Throughout this all we have a little delicious drama with Eliza and Jason and the fake idol. Sadly from the previews we know Eliza isn't falling for it once she sees it. This makes it a tad less fun, and I'm a bit annoyed with the pr department for showing that little gem of a clip last week. But still, the moment when Eliza exasperatedly shrieks "It's just a stick!" is still one of the most delicious meals Survivor has ever dished up. I even feel a little sorry for Jason. lol

The challenge is interesting. Well, I mean, the challenge itself is kind of weird, let's see who can get the closest to drowning themselves for money. However I am very impressed with all three of the boys at the end. I especially didn't expect James to last so long, considering his apparent aversion to the water. But, like him or not, you have to hand it to Jason. He came up as the winner hooting and hollering, while Ozzy looked like a drowned rat. Impressive. I just wish I liked him enough to ever again root for him. (I don't.) Back at camp he starts congratulating himself, which, I know, have your moment dude. If Ozzy is Obi-Wan, and Erik is Luke, then Jason is Vader, impressed by Ozzy's skill but only wanting to conquer him. But proving to the team that you can beat Ozzy at something doesn't exactly erase that target on your back, does it?

While the editors do their best to give us hope that the invisible slut girl might be in danger, it is pretty clear all along that Eliza is the target. She plays the idol, knowing it is probably fake but what can she do? She has some delicious revenge in calling Ozzy out for having the real idol. Ozzy actually handles it pretty well, but this only spells trouble for him. The strategy behind planting the fake idol was that it might prove strategically valuable. Instead, all it did was out him as having the real one. Of course, it also provided me with a few weeks of amusement, so I'm glad that he did it, but I wonder if he isn't going to soon regret his cleverness.

At the end of the day, we are down yet another good player. Interesting too, because at tribal they all talk about bringing someone no one likes to the end, but who, exactly, is left that no one likes? The invisible girls I guess. I mean, no one likes Jason, but beating Ozzy at the challenge gives him too much credentials.

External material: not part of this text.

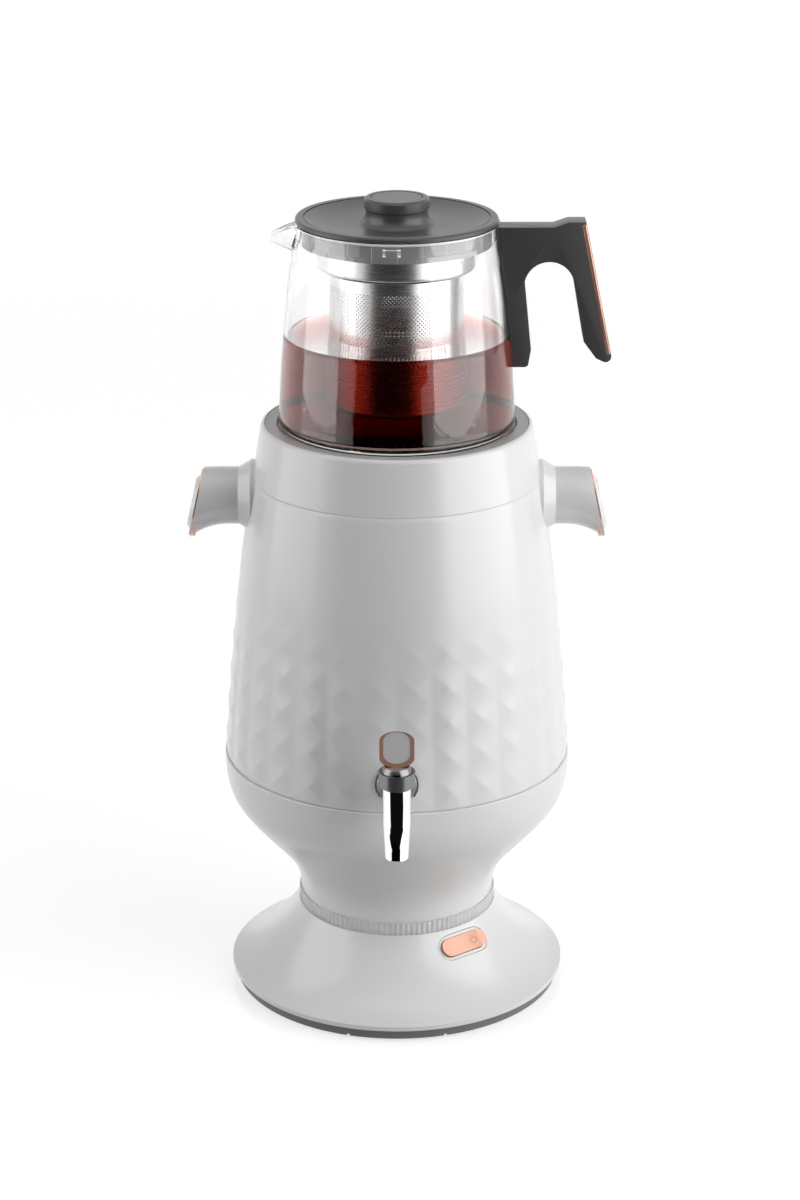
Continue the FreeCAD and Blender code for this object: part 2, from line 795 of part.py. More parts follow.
def make_tap():
    top = tap_height + body_top
    floor = tap_height + chamber_floor
    outlet = tap_height - spout_drop
    shoulder = rod(shoulder_thread, 3, V(0, -shoulder_face, tap_height), V(0, -1, 0))
    shank_start = tank_radius(tap_height) - washer_thickness - nut_height - 2
    barrel_length = tap_reach - shoulder_face
    body = rod(barrel_radius, barrel_length, V(0, -shoulder_face, tap_height), V(0, -1, 0))
    shank = rod(shank_radius, shoulder_face - shank_start, V(0, -shank_start, tap_height), V(0, -1, 0))
    column = Part.makeCylinder(body_radius, body_top - chamber_floor + 2, V(0, -tap_reach, floor - 2))
    spout = Part.makeLoft(
        [
            spout_section(floor - 2, 0, body_radius),
            spout_section((floor - 2 + outlet) / 2, spout_lean * 0.35, (body_radius + spout_radius) / 2),
            spout_section(outlet, spout_lean, spout_radius),
        ],
        True,
    )
    body = body.fuse([shoulder, shank, column, spout])
    channel = Part.makeLoft(
        [
            spout_section(floor - 2, 0, spout_bore),
            spout_section((floor - 2 + outlet) / 2, spout_lean * 0.35, spout_bore),
            spout_section(outlet - 0.01, spout_lean, spout_bore),
        ],
        True,
    )
    chamber = Part.makeCylinder(body_chamber, body_top - chamber_floor, V(0, -tap_reach, floor))
    seat = Part.makeCylinder(seat_hole, 4, V(0, -tap_reach, floor - 3))
    flow = rod(barrel_bore, tap_reach - shank_start, V(0, -shank_start, tap_height), V(0, -1, 0))
    body = body.cut(Part.makeCompound([channel, chamber])).cut(seat).cut(flow)
    keep("tap_body", body)

    wall = tank_skin(tank_wall)
    inside = tank_skin(0)
    outer_washer = rod(
        shoulder_thread, 12, V(0, -shoulder_face + 12, tap_height), V(0, -1, 0)
    ).cut(rod(shank_radius, 20, V(0, -shoulder_face + 15, tap_height), V(0, -1, 0))).cut(wall)
    nut_face = tank_radius(tap_height) - washer_thickness
    inner_washer = rod(shoulder_thread, 8, V(0, -nut_face, tap_height), V(0, -1, 0))
    inner_washer = inner_washer.common(inside).cut(
        rod(shank_radius, 20, V(0, -nut_face + 5, tap_height), V(0, -1, 0))
    )
    keep("tap_washers", Part.makeCompound([outer_washer, inner_washer]))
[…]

The good news is that at this point I really have no idea how this is going to play out. I still think Ozzy and James have to become huge targets very, very soon. At least I still have Cirie, who for me is the best outwit player left. Look how often she tells people to do things, and then they do it. Her talk with Amanda was the only reason I even briefly had hope that Eliza might be staying last night. Parvati seems to be all over the place, but at least she is playing. So far Amanda has been a bit of a disappointment this season, but perhaps her jealousy will get her motivated to mix things up again. Since my own Ozzy-love is fading fast, I'm glad Eric is there to hold the mantle and keep me entertained.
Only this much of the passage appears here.